Quote the whole listing word for word, please.

### Source material ###

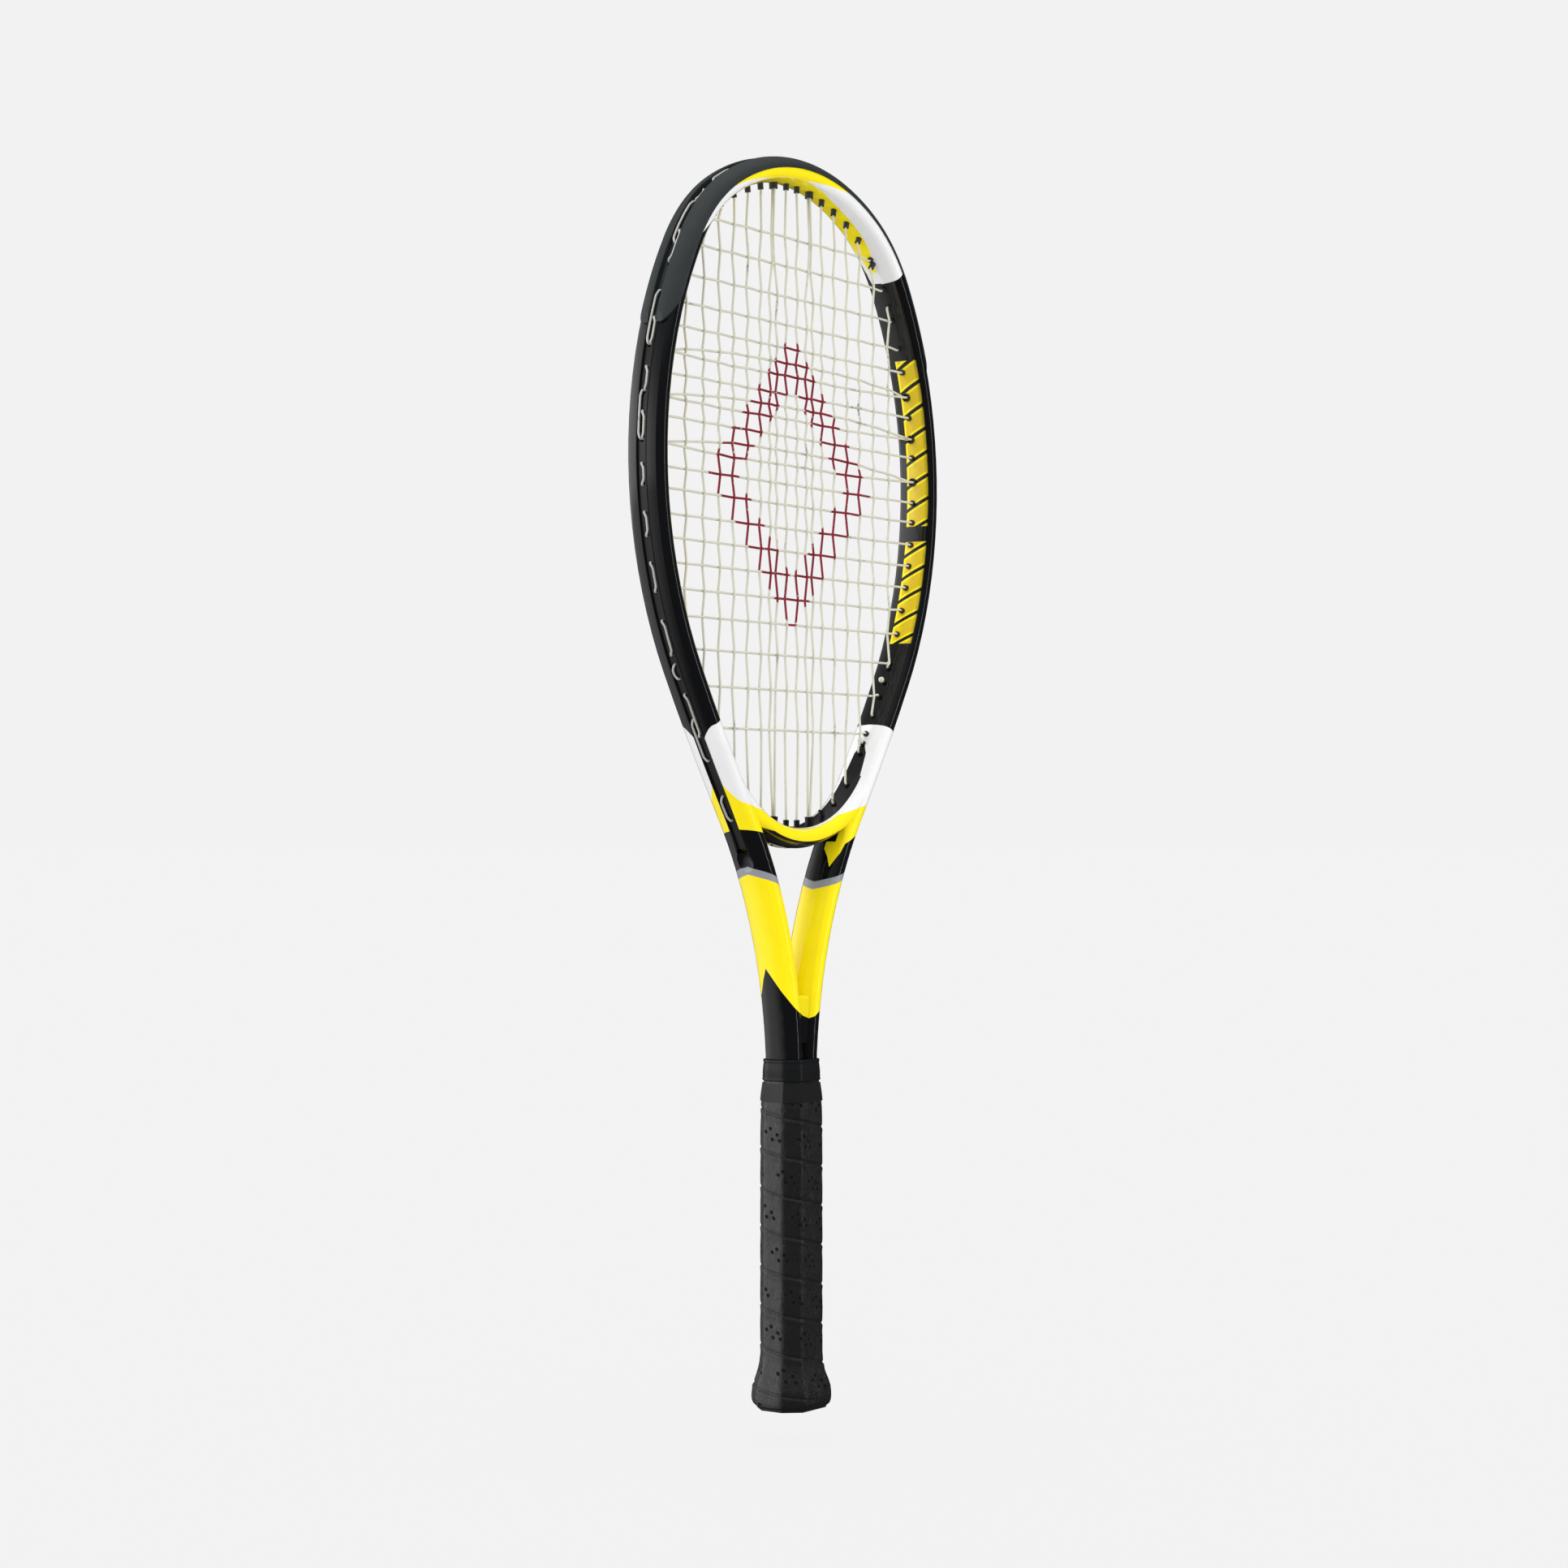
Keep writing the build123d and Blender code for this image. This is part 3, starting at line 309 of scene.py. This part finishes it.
class TubePaint(Surface):
    """The frame's paint. The design is the same again after half a turn about Z."""

    def __init__(self, name):
        super().__init__(name)
        self.ax, self.ay = abs(self.x), abs(self.y)
        self.depth = hoop_depth(self.ax, self.z)
        self.inner = self.depth.below(-TUBE_HALF_WIDTH + 1.5, 0.8)
        self.outer = ((self.depth - 3.0) * (1 / 3.0)).math("ADD", 0.0, clamp=True)
        # The way round the section: across the front or back face, then over the inner face.
        self.way = self.inner.pick(self.ay - (TUBE_HALF_WIDTH + TUBE_HALF_BEAM), self.depth)
        # The twin quarters are the front at +X and the back at -X.
        self.twin = (self.x * self.y).below(0.0)

    def head(self):
        """Yellow, with a white wedge that widens down each side, then black."""
        square = self.depth * -0.33 - 8.0
        slant = self.inner.pick(-6.5, (self.depth - 1.0).math("MINIMUM", 0.0) * 3.7 - 0.3)
        crown = along_cut(self.ax, self.z, arc_ends[2]).below(self.twin.pick(square, slant))
        wedge_top = self.twin.pick(
            broken_line(self.ax, [(2.0, -4.3), (16.0, -2.8), (28.0, -1.3), (42.0, 1.4)]),
            self.ax * 0.13 - 8.1)
        wedge_low = self.twin.pick(
            broken_line(self.ax, [
                (2.0, -4.3), (14.0, -9.7), (31.0, -13.3), (46.0, -14.5), (56.0, -14.7),
                (66.0, -15.2), (73.0, -15.9), (77.0, -16.7), (83.0, -24.0)]), -4.0)
        far_edge = broken_line(self.ax, [(60.0, 14.0), (74.5, 9.0), (82.5, 5.5)])
        band = self.way.below(wedge_low) & (self.twin | self.ay.below(far_edge))
        band = band & self.ax.below(84.0, 0.8)
        colour = self.blend(self.depth.above(wedge_top) | band, YELLOW, WHITE)
        return self.blend(crown, colour, BLACK)

    def side_blocks(self, colour):
        """A row of slanted yellow blocks on the inner face of each side, with a gap in it."""
        run = (self.z + self.y * 0.55 - BLOCKS_LOW).wrap(BLOCK_PITCH)
        block = run.between(1.1, 12.2) & self.y.between(-10.0, 4.2) & self.inner
        block = block & self.z.between(BLOCKS_LOW, BLOCKS_HIGH)
        block = block & self.z.between(*BLOCKS_GAP).below(0.5)
        trim = self.y.between(-8.6, 2.8).below(0.5) | run.between(2.5, 10.8).below(0.5)
        return self.blend(block, self.blend(trim, YELLOW, BLOCK_TRIM), colour)

    def foot(self, colour):
        """White, then yellow shoulders, with a black dagger on the inner face."""
        past_foot = (self.ax - 80.9) * -0.518 - (self.z - 371.0) * 0.855
        edge = self.outer * (1.0 - self.ay * 0.1) * 11.0 - 2.5
        colour = self.blend(past_foot.above(edge), WHITE, colour)
        shoulder = shoulder_line(self.ax) + self.outer * (1.0 - self.ay * 0.09) * 12.0
        colour = self.blend(self.z.below(shoulder), YELLOW, colour)
        dagger = broken_line(self.z, [(300.0, 5.6), (346.0, 5.6), (360.0, 4.0), (368.0, -0.5)])
        dagger = self.inner & self.ay.below(dagger) & self.z.above(310.0)
        return self.blend(dagger, BLACK, colour)

    def arms(self, colour, yellow):
        """A black patch, a silver chevron, then yellow down to the shaft's black sweep."""
        tongue = broken_line(self.way, [
            (-28.0, 313.0), (-20.0, 309.0), (-14.0, 301.5), (-11.5, 296.0), (-8.5, 303.0),
            (-4.5, 308.5), (0.0, 312.5), (6.0, 316.0)])
        patch = self.twin.pick(tongue, self.depth * 0.2 + 315.6)
        colour = self.blend(self.z.below(patch), BLACK, colour)
        # from 0 on the middle of the arm's outer face, round to 2 on the middle of its inner face
        round_arm = (self.ay * (1 / 11.5)).math("ARCTAN2", self.depth * (1 / 6.5)) * (2 / pi)
        chevron = ~round_arm * CHEVRON_RISE + CHEVRON_MIDDLE
        colour = self.blend(self.z.below(chevron, 0.4), SILVER, colour)
        colour = self.blend(self.z.below(chevron - CHEVRON_WIDTH, 0.4), yellow, colour)
        # The sweep slants round the shaft, so it is laid out on a plane that faces one corner.
        normal_x, normal_y, _ = self.split(self.coordinates.outputs["Normal"])
        corner = (normal_x * -0.81 - normal_y * 0.586).sign()
        across = (self.x * 0.584 - self.y * 0.812) * corner
        sweep = broken_line(across, [
            (-17.8, 222.0), (-16.2, 227.1), (-15.3, 234.7), (-14.0, 241.0), (-11.5, 237.3),
            (-5.6, 228.8), (1.2, 220.4), (6.2, 214.9), (9.6, 213.2), (12.9, 214.2),
            (17.2, 218.7), (18.2, 222.0)])
        return self.blend(self.z.below(sweep, 0.4), BLACK, colour)


def frame_paint(name="frame_paint", yellow=YELLOW):
    s = TubePaint(name)
    lacquer(s, s.arms(s.foot(s.side_blocks(s.head())), yellow))
    return s.material


def bridge_paint():
    s = Surface("bridge_paint")
    ay = abs(s.y)
    depth = hypotenuse(s.x, s.z - BRIDGE_CENTRE) - BRIDGE_RADIUS
    line = depth.below(-4.4, 0.3)
    colour = s.blend(line | s.z.above(shoulder_line(abs(s.x))), WHITE, YELLOW)
    colour = s.blend(line & ay.below(6.2), BLACK, colour)
    # The underside is black, and the yellow runs on into the arms at both ends.
    under = depth - ((abs(s.x) - 30.0) | 0.0) * 0.22
    colour = s.blend(under.above(2.6, 0.3), UNDERSIDE, colour)
    lacquer(s, colour)
    return s.material


give(frame_paint(), "frame")
give(frame_paint("filler_paint", SHADED_YELLOW), "fork_filler")
give(bridge_paint(), "throat_bridge")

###

> [Expected output]
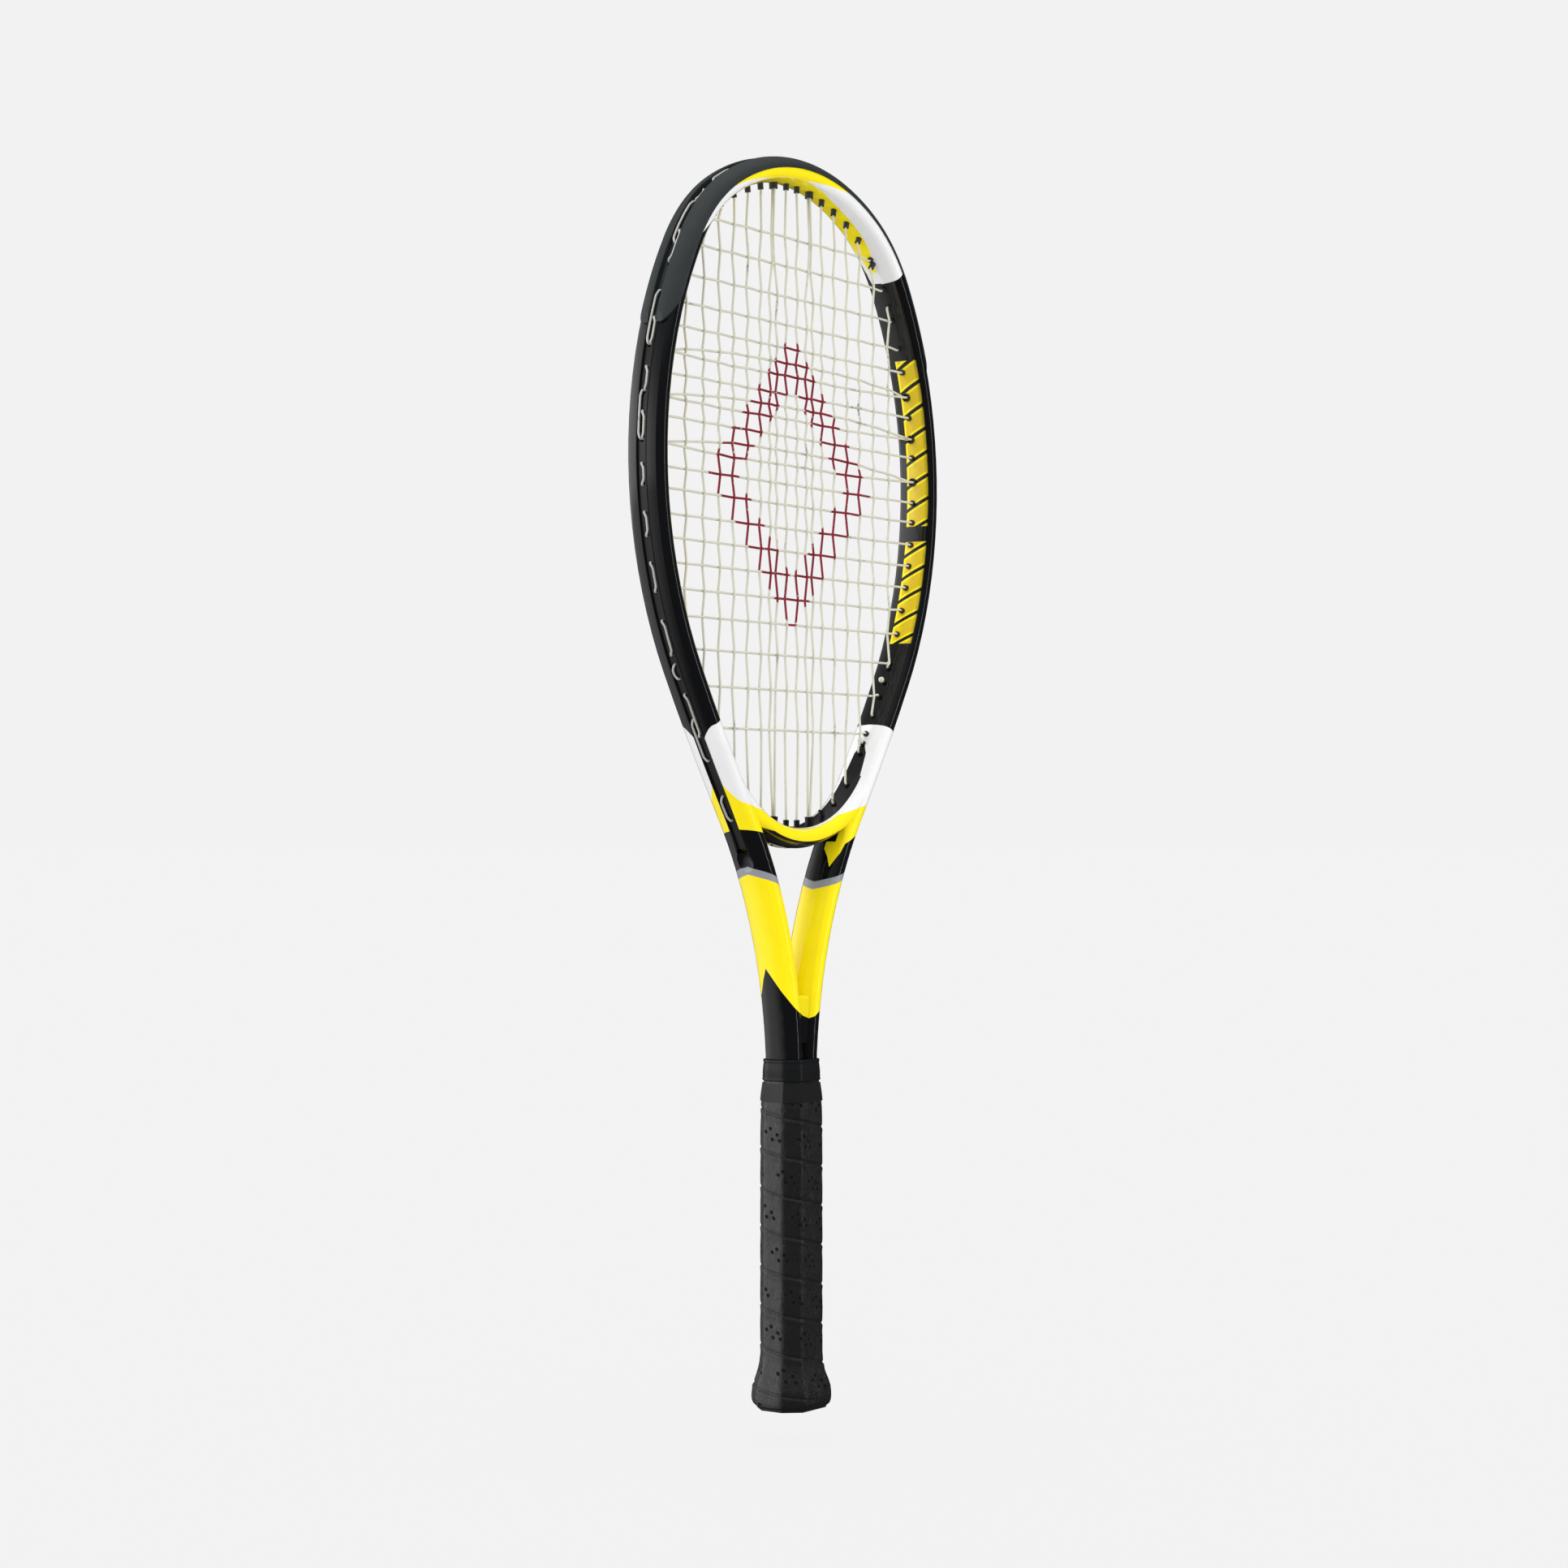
Keep writing the build123d and Blender code for this image. This is part 3, starting at line 309 of scene.py. This part finishes it.
class TubePaint(Surface):
    """The frame's paint. The design is the same again after half a turn about Z."""

    def __init__(self, name):
        super().__init__(name)
        self.ax, self.ay = abs(self.x), abs(self.y)
        self.depth = hoop_depth(self.ax, self.z)
        self.inner = self.depth.below(-TUBE_HALF_WIDTH + 1.5, 0.8)
        self.outer = ((self.depth - 3.0) * (1 / 3.0)).math("ADD", 0.0, clamp=True)
        # The way round the section: across the front or back face, then over the inner face.
        self.way = self.inner.pick(self.ay - (TUBE_HALF_WIDTH + TUBE_HALF_BEAM), self.depth)
        # The twin quarters are the front at +X and the back at -X.
        self.twin = (self.x * self.y).below(0.0)

    def head(self):
        """Yellow, with a white wedge that widens down each side, then black."""
        square = self.depth * -0.33 - 8.0
        slant = self.inner.pick(-6.5, (self.depth - 1.0).math("MINIMUM", 0.0) * 3.7 - 0.3)
        crown = along_cut(self.ax, self.z, arc_ends[2]).below(self.twin.pick(square, slant))
        wedge_top = self.twin.pick(
            broken_line(self.ax, [(2.0, -4.3), (16.0, -2.8), (28.0, -1.3), (42.0, 1.4)]),
            self.ax * 0.13 - 8.1)
        wedge_low = self.twin.pick(
            broken_line(self.ax, [
                (2.0, -4.3), (14.0, -9.7), (31.0, -13.3), (46.0, -14.5), (56.0, -14.7),
                (66.0, -15.2), (73.0, -15.9), (77.0, -16.7), (83.0, -24.0)]), -4.0)
        far_edge = broken_line(self.ax, [(60.0, 14.0), (74.5, 9.0), (82.5, 5.5)])
        band = self.way.below(wedge_low) & (self.twin | self.ay.below(far_edge))
        band = band & self.ax.below(84.0, 0.8)
        colour = self.blend(self.depth.above(wedge_top) | band, YELLOW, WHITE)
        return self.blend(crown, colour, BLACK)

    def side_blocks(self, colour):
        """A row of slanted yellow blocks on the inner face of each side, with a gap in it."""
        run = (self.z + self.y * 0.55 - BLOCKS_LOW).wrap(BLOCK_PITCH)
        block = run.between(1.1, 12.2) & self.y.between(-10.0, 4.2) & self.inner
        block = block & self.z.between(BLOCKS_LOW, BLOCKS_HIGH)
        block = block & self.z.between(*BLOCKS_GAP).below(0.5)
        trim = self.y.between(-8.6, 2.8).below(0.5) | run.between(2.5, 10.8).below(0.5)
        return self.blend(block, self.blend(trim, YELLOW, BLOCK_TRIM), colour)

    def foot(self, colour):
        """White, then yellow shoulders, with a black dagger on the inner face."""
        past_foot = (self.ax - 80.9) * -0.518 - (self.z - 371.0) * 0.855
        edge = self.outer * (1.0 - self.ay * 0.1) * 11.0 - 2.5
        colour = self.blend(past_foot.above(edge), WHITE, colour)
        shoulder = shoulder_line(self.ax) + self.outer * (1.0 - self.ay * 0.09) * 12.0
        colour = self.blend(self.z.below(shoulder), YELLOW, colour)
        dagger = broken_line(self.z, [(300.0, 5.6), (346.0, 5.6), (360.0, 4.0), (368.0, -0.5)])
        dagger = self.inner & self.ay.below(dagger) & self.z.above(310.0)
        return self.blend(dagger, BLACK, colour)

    def arms(self, colour, yellow):
        """A black patch, a silver chevron, then yellow down to the shaft's black sweep."""
        tongue = broken_line(self.way, [
            (-28.0, 313.0), (-20.0, 309.0), (-14.0, 301.5), (-11.5, 296.0), (-8.5, 303.0),
            (-4.5, 308.5), (0.0, 312.5), (6.0, 316.0)])
        patch = self.twin.pick(tongue, self.depth * 0.2 + 315.6)
        colour = self.blend(self.z.below(patch), BLACK, colour)
        # from 0 on the middle of the arm's outer face, round to 2 on the middle of its inner face
        round_arm = (self.ay * (1 / 11.5)).math("ARCTAN2", self.depth * (1 / 6.5)) * (2 / pi)
        chevron = ~round_arm * CHEVRON_RISE + CHEVRON_MIDDLE
        colour = self.blend(self.z.below(chevron, 0.4), SILVER, colour)
        colour = self.blend(self.z.below(chevron - CHEVRON_WIDTH, 0.4), yellow, colour)
        # The sweep slants round the shaft, so it is laid out on a plane that faces one corner.
        normal_x, normal_y, _ = self.split(self.coordinates.outputs["Normal"])
        corner = (normal_x * -0.81 - normal_y * 0.586).sign()
        across = (self.x * 0.584 - self.y * 0.812) * corner
        sweep = broken_line(across, [
            (-17.8, 222.0), (-16.2, 227.1), (-15.3, 234.7), (-14.0, 241.0), (-11.5, 237.3),
            (-5.6, 228.8), (1.2, 220.4), (6.2, 214.9), (9.6, 213.2), (12.9, 214.2),
            (17.2, 218.7), (18.2, 222.0)])
        return self.blend(self.z.below(sweep, 0.4), BLACK, colour)


def frame_paint(name="frame_paint", yellow=YELLOW):
    s = TubePaint(name)
    lacquer(s, s.arms(s.foot(s.side_blocks(s.head())), yellow))
    return s.material


def bridge_paint():
    s = Surface("bridge_paint")
    ay = abs(s.y)
    depth = hypotenuse(s.x, s.z - BRIDGE_CENTRE) - BRIDGE_RADIUS
    line = depth.below(-4.4, 0.3)
    colour = s.blend(line | s.z.above(shoulder_line(abs(s.x))), WHITE, YELLOW)
    colour = s.blend(line & ay.below(6.2), BLACK, colour)
    # The underside is black, and the yellow runs on into the arms at both ends.
    under = depth - ((abs(s.x) - 30.0) | 0.0) * 0.22
    colour = s.blend(under.above(2.6, 0.3), UNDERSIDE, colour)
    lacquer(s, colour)
    return s.material


give(frame_paint(), "frame")
give(frame_paint("filler_paint", SHADED_YELLOW), "fork_filler")
give(bridge_paint(), "throat_bridge")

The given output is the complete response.